入管手続と申請取次制度の概要②
鹿児島市の行政書士安田事務所の安田三三男(やすだみさお)です。
入管手続と申請取次制度の概要
第2各種手続き
1、出入国審査手続き
⑴フローチャート
外国人の入国及び上陸に関する基本原則は、入管法第2章に規定されています。第2章の第1節では、
外国人が日本の領域内に入る要件について定め、第2節では、「外国人の上陸」として、日本に上陸
することのできない外国人の類型を上陸拒否事由として定めています。
外国との国境を陸続きで接する国にあっては、入国とは外国人が国境を越えて領土内に入ることで
ありこれと別に上陸という概念を設定すると実益もありませんが、周囲を海に囲まれているわが国
においては、外国人が領海内に入ること(入国)と外国人が領土に入ること(上陸)を区別して
います。
すなわち、入管法では、入国と上陸を別個の概念としいて区分し、この2つについてそれぞれ異
なった規制をするという入国管理法制を採用しています。
外国人がわが国の領海内に入った段階において規制を実施することができるようにするために、
「有効な旅券を所持すべきこと」という入国条件を定め、この入国条件に違反した外国人は規制の
対象となるという法制になっています。
また、わが国に上陸し在留しようとする外国人については、我が国の社会と実質的かかわりを
持つことから、これを認める否かについて上陸のための審査を行うことが必要となります。

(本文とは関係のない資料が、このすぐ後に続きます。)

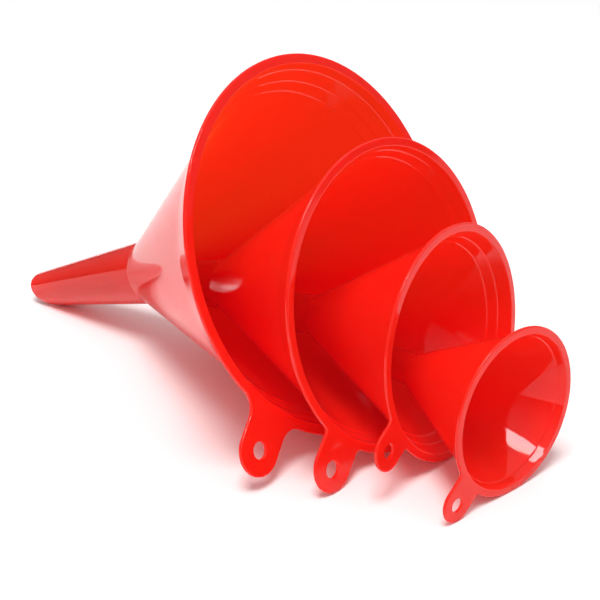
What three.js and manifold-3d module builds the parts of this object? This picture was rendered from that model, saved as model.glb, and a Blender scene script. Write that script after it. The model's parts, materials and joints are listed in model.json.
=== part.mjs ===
// Nested set of four one-piece plastic funnels lying on a table.
//
// Millimetres, +Z up, table at z = 0. The largest funnel's axis lies in the X-Z plane
// with its mouth towards +X, and each smaller funnel stands in the mouth of the one before.
//
// A funnel is drawn on its own axis first: +Y points out of the mouth, y = 0 is the front
// face of the lip, and "depth" is the distance behind that face.

import * as THREE from "three";
import { mergeVertices } from "three/addons/utils/BufferGeometryUtils.js";
import Module from "manifold-3d";

const manifoldLibrary = await Module();
manifoldLibrary.setup();

// ---------------------------------------------------------------- driving dimensions

const LIP_EDGE_ROUND = 0.4; // rounding of the lip's rim, both sides
const LIP_ROOT_FILLET = 0.4; // behind the lip, where it meets the wall
const LIP_INNER_SETBACK = 0.25; // small step just inside the mouth's edge
const LIP_INNER_DEPTH = 0.6;
const LEDGE_RUN = 0.35; // depth taken by one ledge
const FLARE_BEYOND_LEDGES = 5; // outside, the steeper stretch behind the lip runs this much further in
const THROAT_FILLET = 1.2; // fillet between cone and stem, along each of the two
const THROAT_LIFT = 0.35; // how far the fillet's corner stands off the stem
const BEVEL_ANGLE = 40; // slant of the outlet, degrees from square
const BEVEL_TURN = -90; // long side of the slanted outlet, degrees from the tab
const TAB_FILLET_STEPS = 5;
const TAB_END_STEPS = 14;
const HOLE_STEPS = 20;
const CUTTER_SIZE = 60; // block that cuts the slanted outlet
const MERGE_DISTANCE = 1e-4; // corners of a mesh nearer than this are one corner
const GLOSS_ROUGHNESS = 0.18;

// radii and depths in mm, angles in degrees
const LARGE = {
  name: "funnel_large",
  lipRadius: 60.0,
  lipThickness: 1.25,
  coneRadius: 57.4, // outside of the plain cone, carried on to the lip's front face
  coneSlope: 0.528, // radius lost per mm of depth
  wall: 1.35, // measured square to the axis
  ledgeDepths: [2.9, 7.1, 10.7],
  ledgeSteps: [0.3, 0.4, 0.5],
  neckDepth: 85.5,
  stemRadius: 11.95,
  stemSlope: 0.0755,
  stemWall: 1.1,
  outletDepth: 148.6, // middle of the slanted outlet
  tabAngle: 42.2, // below level, on the left when facing the mouth
  tabHalfWidth: 7.6,
  tabEnd: 79.1,
  tabRootFillet: 6.0,
  holeRadius: 2.6,
  holeCentre: 71.3,
  mouthX: 0,
  mouthY: 0,
  heading: 0, // of the mouth, about +Z from +X
  rise: 20.05, // of the mouth, above level
  colour: 0xd8140f,
  segments: 60,
};

const MEDIUM = {
  name: "funnel_medium",
  lipRadius: 47.7,
  lipThickness: 1.2,
  coneRadius: 45.95,
  coneSlope: 0.506,
  wall: 1.25,
  ledgeDepths: [2.35, 5.4],
  ledgeSteps: [0.35, 0.35],
  neckDepth: 72.0,
  stemRadius: 9.0,
  stemSlope: 0.072,
  stemWall: 1.05,
  outletDepth: 120.0,
  tabAngle: 45.8,
  tabHalfWidth: 7.7,
  tabEnd: 63.2,
  tabRootFillet: 2.0,
  holeRadius: 2.6,
  holeCentre: 56.4,
  mouthX: 27.67,
  mouthY: -2.55,
  heading: -2.2,
  rise: 12.2,
  colour: 0xd9150f,
  segments: 52,
};

const SMALL = {
  name: "funnel_small",
  lipRadius: 36.05,
  lipThickness: 1.1,
  coneRadius: 34.3,
  coneSlope: 0.522,
  wall: 1.2,
  ledgeDepths: [3.8, 6.7],
  ledgeSteps: [0.35, 0.35],
  neckDepth: 52.2,
  stemRadius: 6.8,
  stemSlope: 0.066,
  stemWall: 1.0,
  outletDepth: 87.0,
  tabAngle: 28.3,
  tabHalfWidth: 6.2,
  tabEnd: 47.6,
  tabRootFillet: 1.6,
  holeRadius: 2.2,
  holeCentre: 41.6,
  mouthX: 47.71,
  mouthY: 0.29,
  heading: 0.6,
  rise: 5.9,
  colour: 0xdb1610,
  segments: 44,
};

const MINI = {
  name: "funnel_mini",
  lipRadius: 25.4,
  lipThickness: 1.0,
  coneRadius: 24.2,
  coneSlope: 0.48,
  wall: 1.15,
  ledgeDepths: [2.3],
  ledgeSteps: [0.35],
  neckDepth: 39.0,
  stemRadius: 5.3,
  stemSlope: 0.06,
  stemWall: 0.95,
  outletDepth: 66.0,
  tabAngle: 39.5,
  tabHalfWidth: 5.5,
  tabEnd: 36.7,
  tabRootFillet: 1.4,
  holeRadius: 2.1,
  holeCentre: 31.5,
  mouthX: 74.3,
  mouthY: -8.84,
  heading: -8.9,
  rise: 1.8,
  colour: 0xdc1711,
  segments: 36,
};

const FUNNELS = [LARGE, MEDIUM, SMALL, MINI];

// ---------------------------------------------------------------- small helpers

const radians = THREE.MathUtils.degToRad;

function toSolid(geometry) {
  const bare = geometry.clone();
  bare.deleteAttribute("normal");
  bare.deleteAttribute("uv");
  const merged = mergeVertices(bare, MERGE_DISTANCE);
  return new manifoldLibrary.Manifold(
    new manifoldLibrary.Mesh({
      numProp: 3,
      vertProperties: new Float32Array(merged.attributes.position.array),
      triVerts: new Uint32Array(merged.index.array),
    })
  );
}

function toGeometry(solid) {
  const mesh = solid.getMesh();
  const geometry = new THREE.BufferGeometry();
  geometry.setAttribute("position", new THREE.BufferAttribute(mesh.vertProperties, 3));
  geometry.setIndex(new THREE.BufferAttribute(mesh.triVerts, 1));
  geometry.computeVertexNormals();
  return geometry;
}

// ---------------------------------------------------------------- one funnel

// Radius of one face of the cone's wall. Each ledge that lies further in than the given
// point adds its step, so the wall widens in small stairs towards the lip.
function coneSurface(f, depth, inset, ledgesPassed) {
  const stepsAhead = f.ledgeSteps.slice(ledgesPassed);
  const growth = stepsAhead.reduce((sum, step) => sum + step, 0);
  return f.coneRadius - inset - f.coneSlope * depth + growth;
}

function stemSurface(f, depth, inset) {
  return f.stemRadius - inset - f.stemSlope * (depth - f.neckDepth);
}

// The ledges are on the inside only.
function ledgePoints(f) {
  return f.ledgeDepths.flatMap((depth, i) => [
    [coneSurface(f, depth, f.wall, i), depth],
    [coneSurface(f, depth + LEDGE_RUN, f.wall, i + 1), depth + LEDGE_RUN],
  ]);
}

// The outside is smooth: one slightly steeper stretch behind the lip, which ends here.
function flareEnd(f) {
  const depth = f.ledgeDepths.at(-1) + FLARE_BEYOND_LEDGES;
  return [coneSurface(f, depth, 0, f.ledgeDepths.length), depth];
}

// Cone into stem, with a short fillet: one point on the cone, one in the corner, one on the stem.
function throatPoints(f, inset, stemInset) {
  const before = f.neckDepth - THROAT_FILLET;
  const after = f.neckDepth + THROAT_FILLET;
  const corner = stemSurface(f, f.neckDepth, stemInset) + THROAT_FILLET * f.coneSlope * THROAT_LIFT;
  return [
    [coneSurface(f, before, inset, f.ledgeDepths.length), before],
    [corner, f.neckDepth],
    [stemSurface(f, after, stemInset), after],
  ];
}

// Closed outline of the turned body as [radius, depth]: down the inside from the lip's front
// face to beyond the outlet, then back up the outside.
function turnedOutline(f) {
  const stemEnd = f.outletDepth + f.stemRadius;
  const innerLip = coneSurface(f, 0, f.wall, 0);
  const inside = [
    [innerLip - LIP_INNER_SETBACK, 0],
    [coneSurface(f, LIP_INNER_DEPTH, f.wall, 0) - LIP_INNER_SETBACK, LIP_INNER_DEPTH],
    ...ledgePoints(f),
    ...throatPoints(f, f.wall, f.stemWall),
    [stemSurface(f, stemEnd, f.stemWall), stemEnd],
  ];
  const lipBack = f.lipThickness;
  const outside = [
    [f.lipRadius - LIP_EDGE_ROUND, 0],
    [f.lipRadius, LIP_EDGE_ROUND],
    [f.lipRadius, lipBack - LIP_EDGE_ROUND],
    [f.lipRadius - LIP_EDGE_ROUND, lipBack],
    [coneSurface(f, lipBack, -LIP_ROOT_FILLET, 0), lipBack],
    [coneSurface(f, lipBack + LIP_ROOT_FILLET, 0, 0), lipBack + LIP_ROOT_FILLET],
    flareEnd(f),
    ...throatPoints(f, 0, 0),
    [stemSurface(f, stemEnd, 0), stemEnd],
  ];
  return [...inside, ...outside.reverse(), inside[0]];
}

function turnedBody(f) {
  const profile = turnedOutline(f).map(([radius, depth]) => new THREE.Vector2(radius, -depth));
  return toSolid(new THREE.LatheGeometry(profile, f.segments));
}

// Flat tab in the plane of the lip, drawn pointing along +X and then turned to its place.
function tabOutline(f) {
  const half = f.tabHalfWidth;
  const fillet = f.tabRootFillet;
  const endCentre = f.tabEnd - half;
  const rootRadius = (f.lipRadius + f.coneRadius) / 2;
  const filletCentreY = half + fillet;
  const filletCentreX = Math.sqrt((f.lipRadius + fillet) ** 2 - filletCentreY ** 2);
  const startAngle = Math.atan2(-filletCentreY, -filletCentreX) + 2 * Math.PI;
  const side = [];
  for (let i = 0; i <= TAB_FILLET_STEPS; i += 1) {
    const angle = startAngle + ((1.5 * Math.PI - startAngle) * i) / TAB_FILLET_STEPS;
    side.push([filletCentreX + fillet * Math.cos(angle), filletCentreY + fillet * Math.sin(angle)]);
  }
  const rootAngle = Math.atan2(filletCentreY, filletCentreX);
  const root = [rootRadius * Math.cos(rootAngle), rootRadius * Math.sin(rootAngle)];
  const end = [];
  for (let i = 1; i < TAB_END_STEPS; i += 1) {
    const angle = Math.PI / 2 - (Math.PI * i) / TAB_END_STEPS;
    end.push([endCentre + half * Math.cos(angle), half * Math.sin(angle)]);
  }
  const upper = [root, ...side, [endCentre, half]];
  const lower = upper.map(([x, y]) => [x, -y]).reverse();
  const rootMiddle = [[rootRadius, 0]];
  return [...upper, ...end, ...lower, ...rootMiddle];
}

function tabBody(f) {
  const shape = new THREE.Shape(tabOutline(f).map(([x, y]) => new THREE.Vector2(x, y)));
  const hole = [];
  for (let i = 0; i < HOLE_STEPS; i += 1) {
    const angle = (2 * Math.PI * i) / HOLE_STEPS;
    const x = f.holeCentre + f.holeRadius * Math.cos(angle);
    hole.push(new THREE.Vector2(x, f.holeRadius * Math.sin(angle)));
  }
  shape.holes.push(new THREE.Path(hole));
  const plate = new THREE.ExtrudeGeometry(shape, {
    depth: f.lipThickness,
    bevelEnabled: false,
  });
  plate.rotateX(Math.PI / 2); // plate now spans y = -thickness .. 0
  plate.rotateY(tabTurn(f));
  return toSolid(plate);
}

// Turn about the funnel's own axis that brings +X to the tab's direction.
function tabTurn(f) {
  return Math.PI + radians(f.tabAngle);
}

// Everything beyond the slanted outlet.
function outletCutter(f) {
  const block = new THREE.BoxGeometry(CUTTER_SIZE, CUTTER_SIZE, CUTTER_SIZE);
  block.translate(0, -CUTTER_SIZE / 2, 0);
  block.rotateZ(-radians(BEVEL_ANGLE));
  block.rotateY(tabTurn(f) + radians(BEVEL_TURN));
  block.translate(0, -f.outletDepth, 0);
  return toSolid(block);
}

// Stands a funnel on the table with its mouth turned and raised, its lip's lowest point at z = 0.
function place(mesh, f) {
  const heading = radians(f.heading);
  const rise = radians(f.rise);
  const out = new THREE.Vector3(
    Math.cos(heading) * Math.cos(rise),
    Math.sin(heading) * Math.cos(rise),
    Math.sin(rise)
  );
  const right = new THREE.Vector3(-Math.sin(heading), Math.cos(heading), 0);
  const down = new THREE.Vector3().crossVectors(right, out);
  const lipBack = f.lipThickness - LIP_EDGE_ROUND;
  const height = f.lipRadius * Math.cos(rise) + lipBack * Math.sin(rise);
  mesh.quaternion.setFromRotationMatrix(new THREE.Matrix4().makeBasis(right, out, down));
  mesh.position.set(f.mouthX, f.mouthY, height);
}

function buildFunnel(f) {
  const solid = turnedBody(f).add(tabBody(f)).subtract(outletCutter(f));
  const material = new THREE.MeshStandardMaterial({
    name: f.name,
    color: f.colour,
    roughness: GLOSS_ROUGHNESS,
    metalness: 0,
  });
  const mesh = new THREE.Mesh(toGeometry(solid), material);
  mesh.name = f.name;
  place(mesh, f);
  return mesh;
}

// ---------------------------------------------------------------- the set

const group = new THREE.Group();
group.name = "nested_funnel_set";
group.add(...FUNNELS.map(buildFunnel));

// Centre the set over the origin, standing on z = 0.
const box = new THREE.Box3().setFromObject(group, true);
group.position.set(-(box.min.x + box.max.x) / 2, -(box.min.y + box.max.y) / 2, -box.min.z);

export default group;
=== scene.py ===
"""Looks of a nested set of four glossy red moulded funnels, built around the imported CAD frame.

Each funnel is one fine closed mesh that stands for its CAD node. Its sizes are in millimetres on
its own axes: X to the right and Z down in the plane of the lip, Y out of the mouth. "Depth" is the
distance behind the front face of the lip. The place of each funnel comes from the frame's mounts.
"""

import json
import math

import bmesh
import bpy
from mathutils import Matrix, Vector
from mathutils.geometry import delaunay_2d_cdt


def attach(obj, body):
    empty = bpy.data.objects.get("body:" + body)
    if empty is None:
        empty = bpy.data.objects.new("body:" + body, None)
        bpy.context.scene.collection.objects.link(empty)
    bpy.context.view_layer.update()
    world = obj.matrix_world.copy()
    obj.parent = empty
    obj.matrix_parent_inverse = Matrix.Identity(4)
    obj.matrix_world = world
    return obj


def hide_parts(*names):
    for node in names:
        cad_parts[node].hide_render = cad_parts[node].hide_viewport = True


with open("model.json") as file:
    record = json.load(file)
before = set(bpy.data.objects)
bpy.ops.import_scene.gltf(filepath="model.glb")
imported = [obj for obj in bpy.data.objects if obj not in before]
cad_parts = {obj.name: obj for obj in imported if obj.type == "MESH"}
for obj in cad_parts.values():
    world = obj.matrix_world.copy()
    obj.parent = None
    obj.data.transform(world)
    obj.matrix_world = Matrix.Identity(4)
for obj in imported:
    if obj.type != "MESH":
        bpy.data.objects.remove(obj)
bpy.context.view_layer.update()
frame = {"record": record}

MM = 0.001
INSIDE_CONSTRAINTS = 1  # delaunay_2d_cdt: only the triangles inside the given edges
CDT_EPSILON = 1e-7

# ---------------------------------------------------------------- driving sizes, in mm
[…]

しかし、わが国の領海や領空内に入ったとしても、わが国に上陸することなく領海や領空を通過
する外国人も存在することから、外国人からの上陸申請をもって審査し上陸の許否を決定してい
ます。
入管法が「外国人の入国」と「外国人の上陸」を区別し、それぞれについて必要な要件を定めて
いるのは以上のような点を考慮したものなのです。
日本人については、帰国の権利が保障されているので、入国と上陸というような区別をすること
なくわが国の領域内に入り、かつ上陸することを「帰国」という概念を設けて、帰国の確認を行っ
ています。
⑵外国人の入国の要件(入管法第3条)
外国人がわが国の領海内に入るためには、有効な旅券を所持しなければなりません。ただし、乗員
又はわが国において乗員となる外国人については、有効な乗員手帳を所持していれば、有効な旅券
を所持していない場合でもわが国に入国することができます。
また、入国審査官から上陸許可の証印又は上陸の許可を受けないで本邦に上陸する目的を有する
者はわが国に入国することはできません。
これらの要件に違反してわが国に入国した者は、入管法第24条第1号(不法入国)該当者として
わが国から退去を強制されるほか、入管法第70条第1項第1号該当者として刑事罰の対象となります。